The game isn't over yet, Shadox.

I think that stocks offer a strong long-term value proposition when purchased at today's prices. By "long-term," I mean "ten years out." But I also think that there may be some truly frightening stuff happening in the next five years. So the question as to whether it is better to be in a money market is whether you can hold through some really bad stuff.

I think it depends on how hard a hit you took in the price crash. If you were going with a modest stock allocation pre-crash, you might be in good emotional shape. If you were going with a high stock allocation pre-crash, probably not. Lots of people were going with high stock allocations pre-crash and are not in emotional shape to be going with high stock allocations today.

Rob

Shadox said...

I basically agree with you. My point in this post was that by having an incorrect asset allocation (i.e. one that my colleague wasn't truly comfortable with in a down market scenario), he hurt himself twice: once by getting crushed in the collapse and a second time by bailing out just when the market was taking a dramatic turn for the better.

Obviously the game is not over yet (is it ever?) but that doesn't hurt the validity of my argument.

I also agree with you that emotional stability / comfort with your investment decisions are paramount. At the end of the day, money is not going to help you if you drive yourself crazy worrying about losing it...

Rob Bennett said...

he hurt himself twice: once by getting crushed in the collapse and a second time by bailing out just when the market was taking a dramatic turn for the better.Yes! I see this as a critically important point that is often overlooked in discussions of asset allocation. You pay not one penalty for getting it wrong, but two.

Rob

Funny about Money said...

Staying in the market made sense if you were young enough to see your assets recover before you're forced to retire. If you were in my position, however--laid off your job at an age when you haven't a snowball's chance to get rehired--you were screwed if you didn't rescue as much as you could from a tumbling market.

I set aside $23,000 in a money market fund to pay off a small second mortgage on my house. Not knowing whether I would have enough to eat as my future crashed in flames, I decided not to pay the loan but to leave the cash in that fund to double as an emergency fund, figuring that in a worst-case scenario it would take some time for the lender to have me evicted from my otherwise paid-off home.

It now appears that I may be able to survive by cobbling together several minor sources of income, even though the combined total of my savings has dropped to where it was 20 years ago. I'm mighty glad I put the cash in that money fund--the $170/month I'll regain from cash flow by paying off that loan with the money that didn't go down the toilet will make the difference between whether I can survive on Social Security plus two other pittances or whether I default on a loan and end up living in a trailer.

It will be another two decades before my savings might (not "will") return to an amount that could reasonably be expected to support me through retirement. By then, with any luck, I'll be dead.

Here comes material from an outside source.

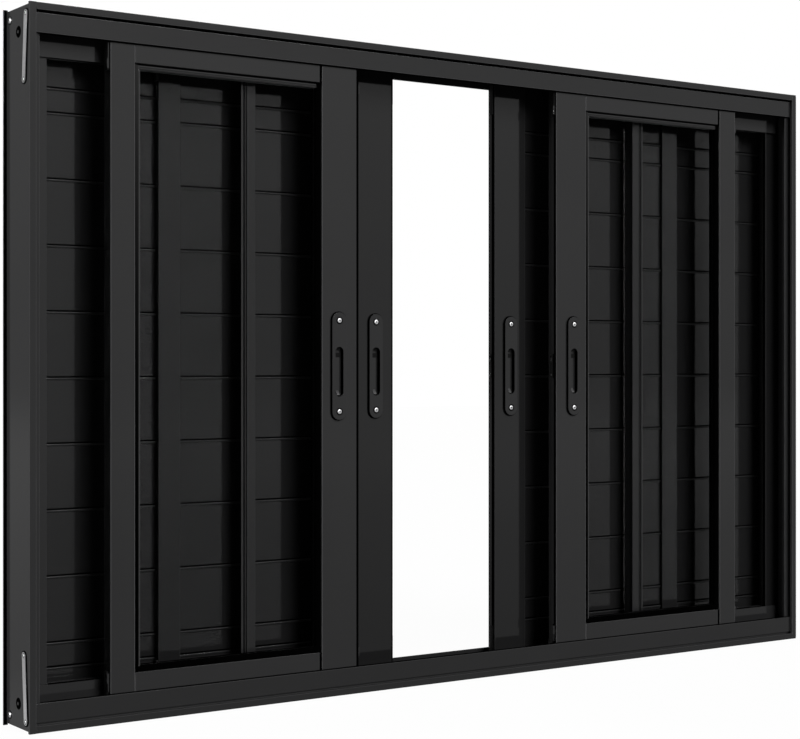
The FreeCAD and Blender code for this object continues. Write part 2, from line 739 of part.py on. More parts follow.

If I had it to do over again, I would plan retirement by largely leaving investment returns out of the picture. That is, I would see to it that I lived in the cheapest possible paid-off housing in a reasonably safe area, put plenty of money in cash and bonds, and absolutely not follow the conventional advice that 60% or more of savings be invested in the stock market. I would invest some amount, just as I might go to Vegas now and then and shoot craps, but I would not count on it to support me in old age. If I were in my 20s now, I would strongly consider working in (and possibly emigrating to) a country that has a social system designed to provide its citizens healthcare and other basics of a decent life.

Shadox said...

Funny -

I am sorry to hear about your situation. Please don't take my post as an assault on your investment choices. Clearly, advice needs to be customized for the individual receiving it and is highly dependent on unique circumstances. At the end of the day, I always say that peace of mind is much more important than money or investment returns.

I do have to say though, that based on your description of the situation, it sounds like you may have been too heavily invested in stocks, both for your age and for your degree of comfort with the risk you were taking.

I sincerely hope that things work out for you. It always pains me to hear about folks who have worked hard and saved hard all their lives only to find themselves in dire financial straights whether because of mistakes, because of bad luck or for any other reasons. I am impressed by your attitude of trying to find a solution rather than pointing fingers or becoming despondent.

Thank you for taking the time to comment on Money and Such.